Takahashi was able to leave the camp with his brother George by volunteering to harvest a farmer's crops near Scotts Bluff, Neb., along with six other men.
     "Mr. Dillman was a rotund fellow, six feet tall and jovial. He needed people to harvest 280 acres of beets. That took about three weeks. When we are ready to leave, Dillman called the FBI agent (who had brought them to Dillman's farm). He wanted us to harvest more crops," said Takahashi.
     It went on like that, with a couple of weeks on one crop, another call to the FBI man, another extension of crop work. Then Takahashi asked Dillman, why didn't he just tell everyone upfront that he needed many weeks of picking. Dillman replied, "Well, you know the FBI." The farmer developed his own effective way of dealing with government red tape.  Takahashi stopped off in Denver on his way back to Arizona. That stop changed his life. He met his future wife there, and was able to remain in Denver, and work in photography.
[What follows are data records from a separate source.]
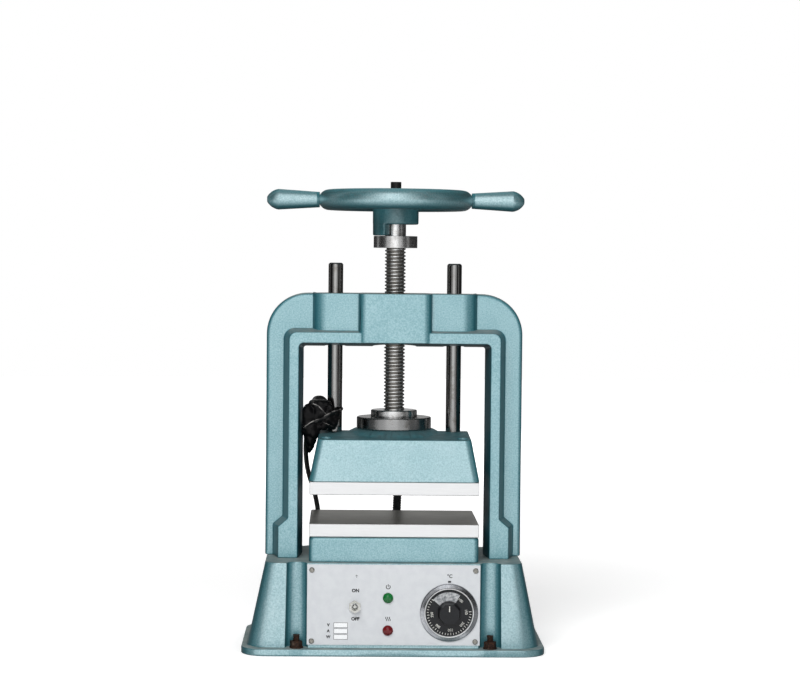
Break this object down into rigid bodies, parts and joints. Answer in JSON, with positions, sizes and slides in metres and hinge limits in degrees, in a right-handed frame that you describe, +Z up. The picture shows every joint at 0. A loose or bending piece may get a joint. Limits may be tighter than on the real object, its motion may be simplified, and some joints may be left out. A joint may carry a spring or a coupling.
{
  "type": "rubber mold vulcanizer",
  "caption": "Bench screw press with heated platens, cast frame, handwheel, guide rods and a control panel with switch, lamps and thermostat dial.",
  "frame": {"origin": "middle of the base on the bench plane, on the screw's axis", "axes": "+Z up along the screw, +X to the right seen from the control panel, -Y out of the control panel"},
  "size_m": [0.3634, 0.2854, 0.5659],
  "materials": {
    "enamel": "hammertone",
    "cast_paint": "hammertone",
    "platen_metal": "milled",
    "steel": "turned",
    "dark_steel": "polished, dark",
    "bronze": "turned",
    "panel_metal": "satin",
    "plated": "bright",
    "rusty_steel": "rusty",
    "black_steel": "black oxide",
    "insulation": "matte",
    "heater": "satin",
    "black_plastic": "gloss",
    "green_glass": "clear",
    "red_glass": "clear",
    "cord": "gloss"
  },
  "bodies": {
    "base": {"base_casting": "enamel", "bottom_cover": "heater", "cover_screws": "steel", "press_frame": "cast_paint", "frame_bolts": "black_steel", "screw_nut": "bronze", "guide_bushes": "bronze", "lower_head": "enamel", "lower_head_bolts": "black_steel", "lower_insulation": "insulation", "lower_heater": "heater", "lower_platen": "platen_metal", "control_panel": "panel_metal", "panel_screws": "plated", "toggle_body": "black_plastic", "toggle_nut": "plated", "green_lens": "green_glass", "red_lens": "red_glass", "lamp_bodies": "black_plastic", "thermostat_body": "heater", "dial_bezel": "plated", "hold_down_studs": "rusty_steel", "hold_down_nuts": "rusty_steel", "hold_down_washers": "rusty_steel", "lead_inlet_gland": "black_plastic", "conduit_inlet_gland": "black_plastic", "mains_inlet_gland": "black_plastic"},
    "ram": {"upper_head": "enamel", "upper_head_bolts": "black_steel", "upper_insulation": "insulation", "upper_heater": "heater", "upper_platen": "platen_metal", "guide_rods": "dark_steel", "bearing_flange": "steel", "flange_screws": "black_steel", "retaining_cap": "steel", "thrust_lower_race": "steel", "thrust_balls": "plated", "bearing_washer": "bronze", "head_gland": "black_plastic", "conduit_head_gland": "black_plastic", "lead_from_head": "cord", "lead_coil": "cord", "lead_to_base": "cord", "head_conduit": "cord"},
    "screw": {"thrust_upper_race": "steel", "main_screw": "dark_steel", "drive_bar": "steel", "top_washer": "dark_steel", "top_screw": "black_steel"},
    "wheel": {"handwheel": "enamel", "wheel_handles": "enamel"},
    "toggle": {"toggle_lever": "plated"},
    "dial": {"dial_knob": "black_plastic"}
  },
  "joints": [
    {"name": "screw_turn", "type": "hinge", "parent": "ram", "child": "screw", "pos_m": [0, 0, 0.26], "axis": [0, 0, 1], "range_deg": [-2926, 5103]},
    {"name": "ram_slide", "type": "slide", "parent": "base", "child": "ram", "axis": [0, 0, 1], "range_m": [-0.0344, 0.06], "deforming": ["lead_to_base", "head_conduit"]},
    {"name": "handwheel_spin", "type": "hinge", "parent": "screw", "child": "wheel", "pos_m": [0, 0, 0.5275], "axis": [0, 0, 1], "range_deg": [-67, 187]},
    {"name": "toggle_tilt", "type": "hinge", "parent": "base", "child": "toggle", "pos_m": [-0.0461, -0.0905, 0.0585], "axis": [1, 0, 0], "range_deg": [0, 24]},
    {"name": "dial_turn", "type": "hinge", "parent": "base", "child": "dial", "pos_m": [0.0661, -0.0905, 0.0518], "axis": [0, -1, 0], "range_deg": [0, 300]}
  ],
  "couplings": [
    {"joint": "screw_turn", "follows": "ram_slide", "rad_per_m": 1484.2}
  ]
}
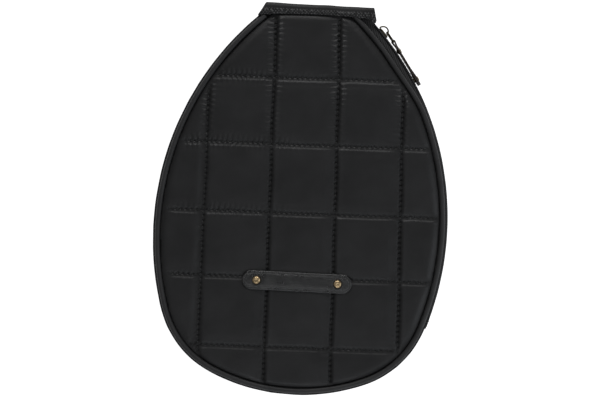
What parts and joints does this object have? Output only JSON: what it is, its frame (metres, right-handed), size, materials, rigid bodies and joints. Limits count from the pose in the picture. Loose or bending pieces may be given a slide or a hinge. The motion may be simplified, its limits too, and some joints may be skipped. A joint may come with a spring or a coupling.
{
  "type": "paddle case",
  "caption": "Padded, quilted case in the shape of an upturned egg, with an open bound mouth for a paddle's handle and a flap that unzips along one side.",
  "frame": {"origin": "on the back face that the case lies on, under the middle of its outline", "axes": "+X towards the side with the zip, +Y towards the mouth, +Z out of the front panel"},
  "size_m": [0.232, 0.3076, 0.0321],
  "materials": {
    "shell_fabric": "black satin-faced nylon, quilted",
    "wall_fabric": "black ribbed nylon",
    "piping_fabric": "black satin-faced nylon over a cord",
    "lining_fabric": "dark grey brushed lining",
    "foam": "open cell foam",
    "binding_fabric": "black woven mesh binding",
    "zip_fabric": "black zip tape",
    "zip_plastic": "black nylon coil",
    "metal": "antique brass",
    "label_leather": "black leather with a soft shine",
    "tab_leather": "brown leather"
  },
  "bodies": {
    "case": {"back_shell": "shell_fabric", "back_foam": "foam", "back_lining": "lining_fabric", "back_piping": "piping_fabric", "side_wall": "wall_fabric", "side_wall_lining": "lining_fabric", "front_shell_fixed": "shell_fabric", "front_foam_fixed": "foam", "front_lining_fixed": "lining_fabric", "front_piping_fixed": "piping_fabric", "mouth_binding_back": "binding_fabric", "mouth_binding_side": "binding_fabric", "zip_strip_back": "wall_fabric", "zip_tape_back": "zip_fabric", "zip_coil_back": "zip_plastic", "zip_top_stop_back": "metal", "zip_bottom_stop": "metal", "zip_end_tab": "zip_fabric", "label_plate": "label_leather", "label_rivet_caps": "metal", "label_rivet_posts": "metal"},
    "flap": {"front_shell_flap": "shell_fabric", "front_foam_flap": "foam", "front_lining_flap": "lining_fabric", "front_piping_flap": "piping_fabric", "mouth_binding_front": "binding_fabric", "zip_strip_front": "wall_fabric", "zip_tape_front": "zip_fabric", "zip_coil_front": "zip_plastic", "zip_top_stop_front": "metal"},
    "slider": {"slider_body": "metal", "slider_bridge": "metal"},
    "pull_link": {"pull_link": "metal"},
    "pull_tab": {"pull_tab": "tab_leather", "pull_tab_rivets": "metal"}
  },
  "joints": [
    {"name": "slider_travel", "type": "hinge", "parent": "case", "child": "slider", "pos_m": [-0.115, -0.02221, 0.0145], "axis": [0, 0, -1], "range_deg": [0, 57]},
    {"name": "flap_open", "type": "hinge", "parent": "case", "child": "flap", "pos_m": [-0.046, 0.14279, 0.029], "axis": [0.5544, -0.8323, 0], "range_deg": [0, 65]},
    {"name": "link_swing", "type": "hinge", "parent": "slider", "child": "pull_link", "pos_m": [0.05606, 0.13791, 0.0145], "axis": [0, 0, 1], "range_deg": [0, 120]},
    {"name": "tab_swing", "type": "hinge", "parent": "pull_link", "child": "pull_tab", "pos_m": [0.06174, 0.1309, 0.0145], "axis": [0, 0, 1], "range_deg": [0, 60]}
  ]
}
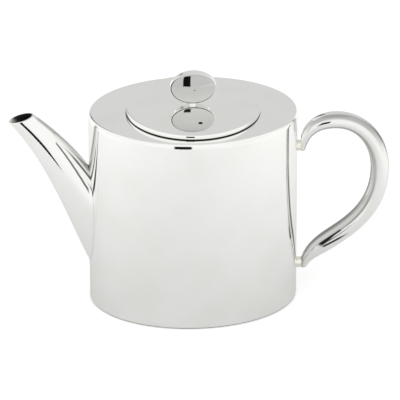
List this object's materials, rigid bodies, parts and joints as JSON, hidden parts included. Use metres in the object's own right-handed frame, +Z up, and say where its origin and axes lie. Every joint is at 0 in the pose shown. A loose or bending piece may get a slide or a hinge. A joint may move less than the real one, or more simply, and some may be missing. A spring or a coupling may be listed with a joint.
{
  "type": "teapot",
  "caption": "Metal teapot with a straight oval body, a flat shoulder, a round lift-off lid with an upright oval finial, a tapering spout and a hollow loop handle on stand-offs.",
  "frame": {"origin": "centre of the flat underside, where the body stands on the table", "axes": "+Z up, -X towards the spout, +X towards the handle, -Y towards the viewer's side"},
  "size_m": [0.2372, 0.0956, 0.1552],
  "materials": {
    "silver_body": "polished silver plate",
    "silver_handle": "polished silver plate",
    "silver_standoff": "polished silver solder",
    "silver_lid": "polished silver plate",
    "brass_fixing": "turned brass"
  },
  "bodies": {
    "body": {"body_wall": "silver_body", "base_plate": "silver_body", "shoulder_plate": "silver_body", "mouth_collar": "silver_body", "spout_shell": "silver_body", "handle_tube": "silver_handle", "handle_upper_end": "silver_handle", "handle_lower_end": "silver_handle", "handle_upper_standoff": "silver_standoff", "handle_lower_standoff": "silver_standoff"},
    "lid": {"lid_disc": "silver_lid", "lid_bezel": "silver_lid", "finial": "silver_lid", "finial_collar": "silver_lid", "finial_stud": "brass_fixing", "finial_washer": "brass_fixing", "finial_nut": "brass_fixing"}
  },
  "joints": [
    {"name": "lid_lift", "type": "slide", "parent": "body", "child": "lid", "axis": [0, 0, 1], "range_m": [0, 0.06]}
  ]
}
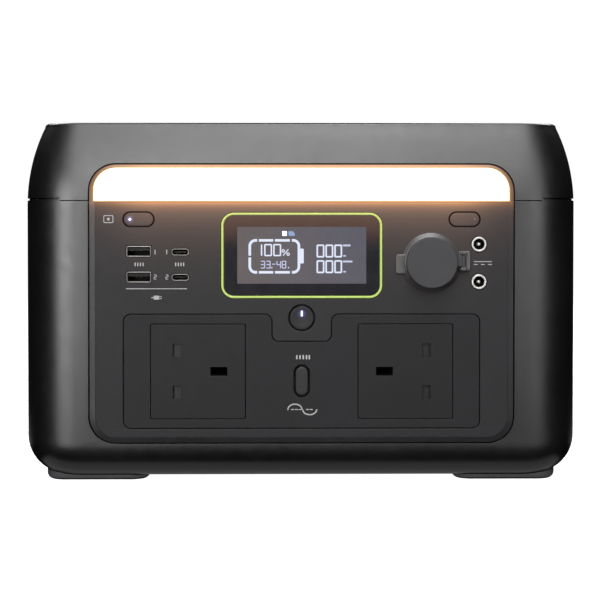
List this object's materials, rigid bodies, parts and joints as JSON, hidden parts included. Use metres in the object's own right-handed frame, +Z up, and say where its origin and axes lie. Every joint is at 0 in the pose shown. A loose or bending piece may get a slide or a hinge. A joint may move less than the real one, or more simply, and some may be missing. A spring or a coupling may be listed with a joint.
{
  "type": "portable power station",
  "caption": "Boxy portable battery power station with a lit bar, display, mains sockets, USB, DC and car outlets on its front, and a handle that folds over the top.",
  "frame": {"origin": "on the ground under the middle of the object", "axes": "+X to the right seen from the front, the front faces -Y, +Z up"},
  "size_m": [0.297, 0.222, 0.1918],
  "materials": {
    "case_black": "fine moulded texture",
    "panel_black": "fine satin",
    "trim_black": "smooth",
    "breaker_red": "smooth",
    "foot_rubber": "matte",
    "cap_rubber": "satin",
    "lamp_diffuser": "milky, lit warm white",
    "white_plastic": "satin",
    "lcd_grey": "lit liquid crystal display",
    "lime_ring": "satin",
    "display_black": "polished",
    "connector_steel": "plated",
    "contact_brass": "bright",
    "circuit_board": "solder mask",
    "cell_wrap": "shrink film",
    "coil_copper": "enamelled wire",
    "sink_aluminium": "extruded"
  },
  "bodies": {
    "station": {"front_case": "case_black", "rear_case": "case_black", "top_cover": "case_black", "handle_pin_left": "connector_steel", "handle_pin_right": "connector_steel", "foot_front_left": "foot_rubber", "foot_front_right": "foot_rubber", "foot_rear_left": "foot_rubber", "foot_rear_right": "foot_rubber", "front_panel": "panel_black", "ac_plate": "panel_black", "lamp_lens": "lamp_diffuser", "lamp_tray": "white_plastic", "lamp_led_strip": "white_plastic", "display_frame": "lime_ring", "display_window": "display_black", "lcd_module": "lcd_grey", "usb_a_port_upper": "connector_steel", "usb_a_port_lower": "connector_steel", "usb_c_port_upper": "connector_steel", "usb_c_port_lower": "connector_steel", "dc_jack_upper": "connector_steel", "dc_jack_lower": "connector_steel", "car_socket_barrel": "connector_steel", "car_socket_contact": "contact_brass", "car_socket_bezel": "trim_black", "socket_left": "panel_black", "socket_right": "panel_black", "control_board": "circuit_board", "ac_switch_board": "circuit_board", "battery_cell_1": "cell_wrap", "battery_cell_2": "cell_wrap", "battery_cell_3": "cell_wrap", "battery_cell_4": "cell_wrap", "battery_cell_5": "cell_wrap", "battery_cell_6": "cell_wrap", "battery_cell_7": "cell_wrap", "battery_cell_8": "cell_wrap", "battery_tray": "trim_black", "bms_board": "circuit_board", "inverter_board": "circuit_board", "inverter_transformer": "coil_copper", "heat_sink": "sink_aluminium", "fan_frame_left": "trim_black", "fan_frame_right": "trim_black", "inlet_tray": "trim_black", "ac_inlet": "trim_black", "dc_inlet": "trim_black"},
    "handle": {"carry_handle": "case_black"},
    "power_key": {"power_button": "panel_black"},
    "usb_key": {"usb_button": "panel_black"},
    "lamp_key": {"lamp_button": "panel_black"},
    "ac_key": {"ac_button": "panel_black"},
    "car_cap": {"car_socket_cap": "cap_rubber"},
    "shutter_left_body": {"shutter_left": "trim_black"},
    "shutter_right_body": {"shutter_right": "trim_black"},
    "rotor_left": {"fan_rotor_left": "trim_black"},
    "rotor_right": {"fan_rotor_right": "trim_black"},
    "breaker": {"breaker_button": "breaker_red"},
    "flap": {"input_flap": "foot_rubber"}
  },
  "joints": [
    {"name": "handle_fold", "type": "hinge", "parent": "station", "child": "handle", "pos_m": [0, 0.005, 0.1719], "axis": [-1, 0, 0], "range_deg": [0, 90]},
    {"name": "power_press", "type": "slide", "parent": "station", "child": "power_key", "axis": [0, 1, 0], "range_m": [0, 0.0012], "stiffness_N_per_m": 600, "springref_m": -0.0004},
    {"name": "usb_press", "type": "slide", "parent": "station", "child": "usb_key", "axis": [0, 1, 0], "range_m": [0, 0.0012], "stiffness_N_per_m": 600, "springref_m": -0.0004},
    {"name": "lamp_press", "type": "slide", "parent": "station", "child": "lamp_key", "axis": [0, 1, 0], "range_m": [0, 0.0012], "stiffness_N_per_m": 600, "springref_m": -0.0004},
    {"name": "ac_press", "type": "slide", "parent": "station", "child": "ac_key", "axis": [0, 1, 0], "range_m": [0, 0.0012], "stiffness_N_per_m": 600, "springref_m": -0.0004},
    {"name": "cap_swing", "type": "hinge", "parent": "station", "child": "car_cap", "pos_m": [0.0855, -0.1064, 0.11805], "axis": [0, 0, 1], "range_deg": [0, 110]},
    {"name": "shutter_left_slide", "type": "slide", "parent": "station", "child": "shutter_left_body", "axis": [-1, 0, 0], "range_m": [0, 0.006], "stiffness_N_per_m": 60, "springref_m": -0.002},
    {"name": "shutter_right_slide", "type": "slide", "parent": "station", "child": "shutter_right_body", "axis": [1, 0, 0], "range_m": [0, 0.006], "stiffness_N_per_m": 60, "springref_m": -0.002},
    {"name": "fan_left_spin", "type": "hinge", "parent": "station", "child": "rotor_left", "pos_m": [-0.137, 0.02, 0.105], "axis": [1, 0, 0], "continuous": true},
    {"name": "fan_right_spin", "type": "hinge", "parent": "station", "child": "rotor_right", "pos_m": [0.137, 0.02, 0.105], "axis": [1, 0, 0], "continuous": true},
    {"name": "breaker_press", "type": "slide", "parent": "station", "child": "breaker", "axis": [0, -1, 0], "range_m": [0, 0.0015], "stiffness_N_per_m": 800, "springref_m": -0.0004},
    {"name": "flap_swing", "type": "hinge", "parent": "station", "child": "flap", "pos_m": [0, 0.10955, 0.1149], "axis": [-1, 0, 0], "range_deg": [0, 100]}
  ]
}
     All this time, Takahashi had been classified 4-C, which was "enemy alien," and not eligible for the draft. Two weeks after he was married, he was reclassified to 1-A. He received a draft notice, and reported for duty.  Takahashi said that if he had known the government was about to change his draft status, he would have postponed his marriage. To this day, he does not know why his status changed.
     After the war, he obtained a job with Sandia in New Mexico in a photography group. Among his duties was designing electronic equipment for field testing.  Takahashi came to Livermore in 1961 with Sandia. His duties included explosives containment work at Area 8. He retired in 1982.
     Takahashi's two daughters, June Ferreri and Sharon Takahashi, live in Livermore. His son, Thane Takahashi, moved to Sacramento.